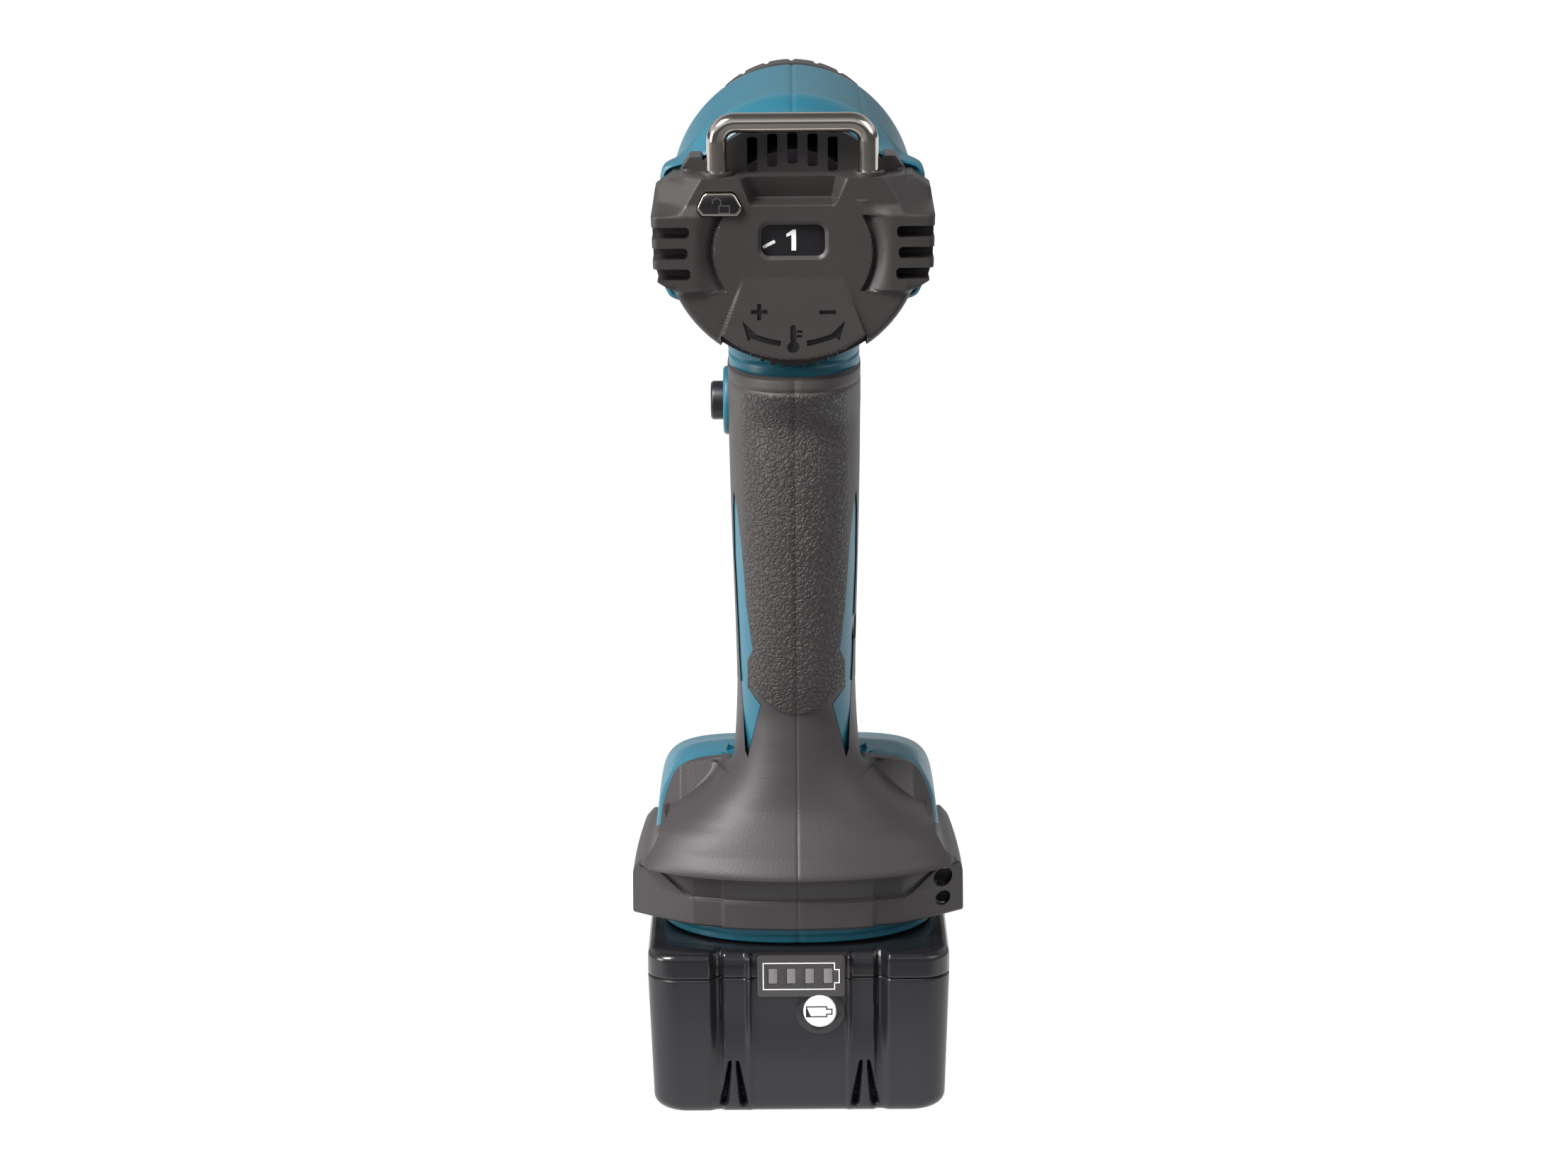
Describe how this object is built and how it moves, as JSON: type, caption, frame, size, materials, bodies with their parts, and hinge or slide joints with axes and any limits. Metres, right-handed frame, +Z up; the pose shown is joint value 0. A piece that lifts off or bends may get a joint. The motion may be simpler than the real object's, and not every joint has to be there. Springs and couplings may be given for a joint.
{
  "type": "cordless heat gun",
  "caption": "Pistol-grip cordless heat gun with steel nozzle, rear temperature dial, hanging hook and slide-on battery pack.",
  "frame": {"origin": "centre of the battery pack's flat underside", "axes": "+Z up, +Y towards the nozzle, the temperature dial faces -Y, +X to the right of a person looking along +Y"},
  "size_m": [0.0828, 0.162, 0.251],
  "materials": {
    "teal": "fine moulded texture",
    "dark_shell": "satin moulded",
    "grip_rubber": "pebbled soft rubber",
    "boot_rubber": "smooth soft rubber",
    "nickel": "polished nickel plate",
    "steel": "zinc plated",
    "heat_steel": "drawn stainless tube",
    "black_plastic": "satin black",
    "gloss_black": "glossy black",
    "pale_plastic": "satin white",
    "blue_plastic": "satin blue",
    "board": "solder mask",
    "ferrite": "sintered",
    "bronze": "machined",
    "copper": "enamelled winding",
    "mica": "pressed mica",
    "heater_wire": "oxidised wire",
    "lead": "insulated wire",
    "frame_plastic": "moulded grey",
    "gauge_panel": "printed film",
    "gauge_light": "unlit lamp window"
  },
  "bodies": {
    "tool": {"housing_left": "teal", "housing_right": "teal", "rear_cover": "dark_shell", "front_collar": "dark_shell", "grip_left": "grip_rubber", "grip_right": "grip_rubber", "boot_left": "boot_rubber", "boot_right": "boot_rubber", "housing_screws": "steel", "hook_button_spring": "steel", "potentiometer": "blue_plastic", "control_board": "board", "motor_can": "steel", "motor_magnets": "ferrite", "motor_endbell": "black_plastic", "motor_brushes": "ferrite", "motor_bushes": "bronze", "motor_bracket": "black_plastic", "air_guide": "black_plastic", "nozzle_tube": "heat_steel", "mica_sleeve": "mica", "heater_former": "mica", "heating_coil": "heater_wire", "thermal_cutout": "pale_plastic", "trigger_spring": "steel", "switch_body": "black_plastic", "power_leads": "lead", "terminal_block": "black_plastic", "terminal_blades": "bronze"},
    "rotor": {"motor_shaft": "steel", "armature": "copper", "commutator": "bronze", "fan_impeller": "black_plastic"},
    "dial": {"temperature_dial": "black_plastic", "pot_shaft": "pale_plastic"},
    "hook": {"hook": "nickel"},
    "hook_release": {"hook_button": "nickel"},
    "trigger": {"trigger": "black_plastic"},
    "lock_bolt": {"lock_bolt": "black_plastic"},
    "battery": {"battery_lower_case": "black_plastic", "battery_upper_case": "gloss_black", "battery_cells": "blue_plastic", "cell_frame": "frame_plastic", "cell_straps": "steel", "battery_board": "board", "battery_contacts": "bronze", "release_spring": "steel", "gauge_panel": "gauge_panel", "gauge_lights": "gauge_light", "battery_screws": "steel"},
    "pack_release": {"release_button": "black_plastic"},
    "gauge_check": {"check_button": "pale_plastic"}
  },
  "joints": [
    {"name": "rotor_spin", "type": "hinge", "parent": "tool", "child": "rotor", "pos_m": [0, 0, 0.22], "axis": [0, 1, 0], "continuous": true},
    {"name": "dial_turn", "type": "hinge", "parent": "tool", "child": "dial", "pos_m": [0, -0.0513, 0.2075], "axis": [0, 1, 0], "range_deg": [0, 240]},
    {"name": "hook_slide", "type": "slide", "parent": "tool", "child": "hook", "axis": [0, 0, 1], "range_m": [-0.007, 0]},
    {"name": "hook_release_press", "type": "slide", "parent": "tool", "child": "hook_release", "axis": [0, 1, 0], "range_m": [0, 0.001], "stiffness_N_per_m": 400, "springref_m": -0.001},
    {"name": "trigger_pull", "type": "slide", "parent": "tool", "child": "trigger", "axis": [0, -1, 0], "range_m": [0, 0.0065], "stiffness_N_per_m": 500, "springref_m": -0.003},
    {"name": "lock_bolt_slide", "type": "slide", "parent": "tool", "child": "lock_bolt", "axis": [1, 0, 0], "range_m": [0, 0.003]},
    {"name": "battery_slide", "type": "slide", "parent": "tool", "child": "battery", "axis": [0, 1, 0], "range_m": [0, 0.095]},
    {"name": "pack_release_press", "type": "slide", "parent": "battery", "child": "pack_release", "axis": [0, 0, -1], "range_m": [0, 0.003], "stiffness_N_per_m": 500, "springref_m": -0.0015},
    {"name": "gauge_check_press", "type": "slide", "parent": "battery", "child": "gauge_check", "axis": [0, 1, 0], "range_m": [0, 0.0006], "stiffness_N_per_m": 500, "springref_m": -0.001}
  ]
}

Work required –
All lines above with "caption" in them should be returned.

Exercise response –
Describe how this object is built and how it moves, as JSON: type, caption, frame, size, materials, bodies with their parts, and hinge or slide joints with axes and any limits. Metres, right-handed frame, +Z up; the pose shown is joint value 0. A piece that lifts off or bends may get a joint. The motion may be simpler than the real object's, and not every joint has to be there. Springs and couplings may be given for a joint.
  "caption": "Pistol-grip cordless heat gun with steel nozzle, rear temperature dial, hanging hook and slide-on battery pack.",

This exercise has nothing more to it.